_Problem details_.
Tally the lines below that contain "parts". The number is the whole answer.

_Given material_.
========================

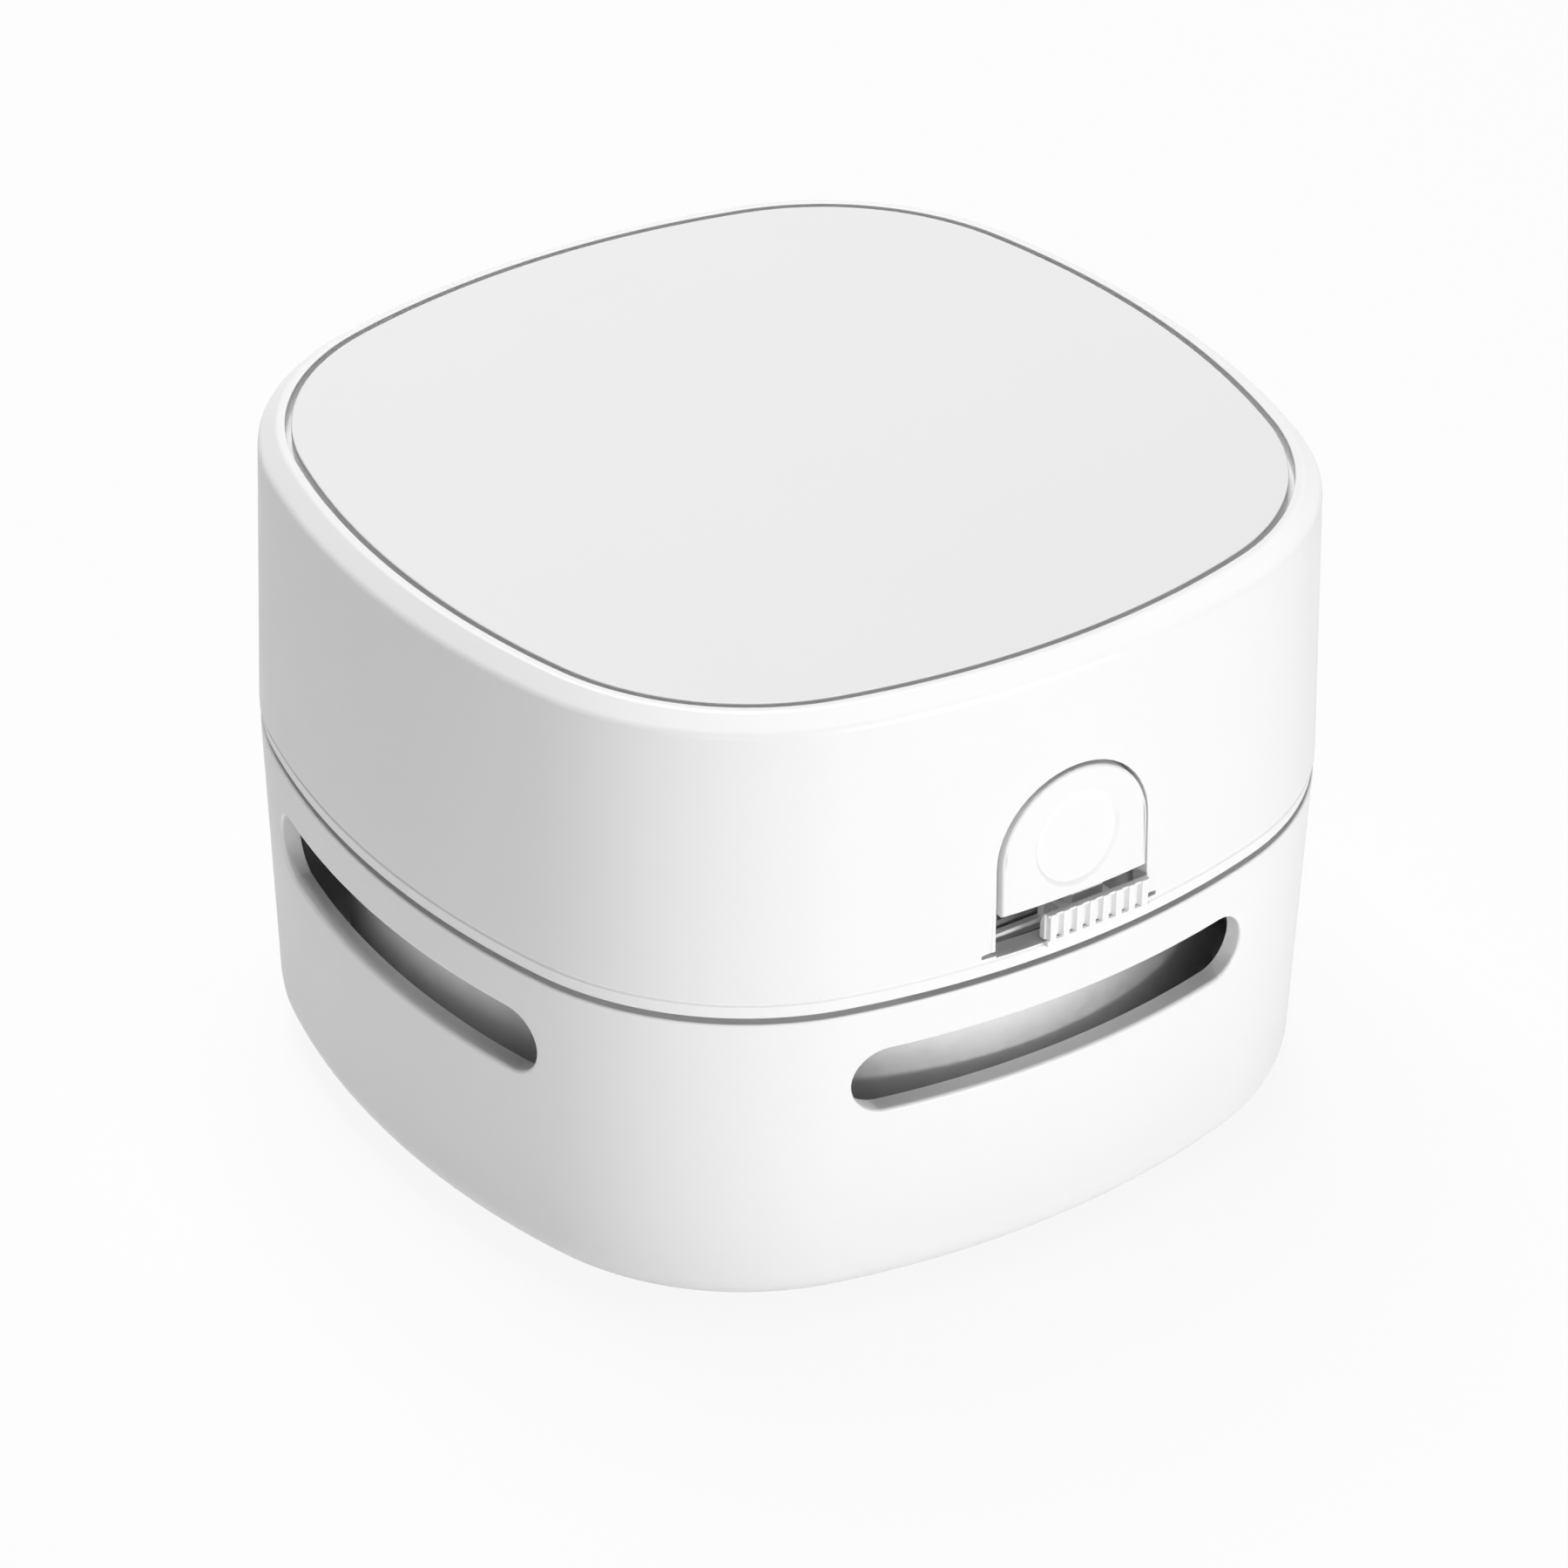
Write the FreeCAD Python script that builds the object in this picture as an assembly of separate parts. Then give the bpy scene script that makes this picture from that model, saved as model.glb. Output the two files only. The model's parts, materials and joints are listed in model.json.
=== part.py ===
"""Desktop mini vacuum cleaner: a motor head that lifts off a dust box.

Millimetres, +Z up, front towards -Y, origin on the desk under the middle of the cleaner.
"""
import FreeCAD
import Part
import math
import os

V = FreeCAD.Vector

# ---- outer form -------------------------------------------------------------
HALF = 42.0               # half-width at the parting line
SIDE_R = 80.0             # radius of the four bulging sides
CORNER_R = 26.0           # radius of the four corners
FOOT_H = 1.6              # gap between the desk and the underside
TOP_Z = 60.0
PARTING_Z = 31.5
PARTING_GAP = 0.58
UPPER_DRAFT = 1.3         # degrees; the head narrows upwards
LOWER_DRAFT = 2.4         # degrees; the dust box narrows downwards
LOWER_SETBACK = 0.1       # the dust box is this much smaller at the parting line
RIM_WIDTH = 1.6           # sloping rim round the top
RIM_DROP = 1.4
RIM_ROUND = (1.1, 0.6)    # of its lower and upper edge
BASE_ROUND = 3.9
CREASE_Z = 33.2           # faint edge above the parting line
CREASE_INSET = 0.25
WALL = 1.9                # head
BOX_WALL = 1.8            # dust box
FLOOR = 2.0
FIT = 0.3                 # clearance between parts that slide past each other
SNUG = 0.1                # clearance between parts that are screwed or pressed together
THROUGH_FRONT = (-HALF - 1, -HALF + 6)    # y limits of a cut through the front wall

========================

_Complete response_.
3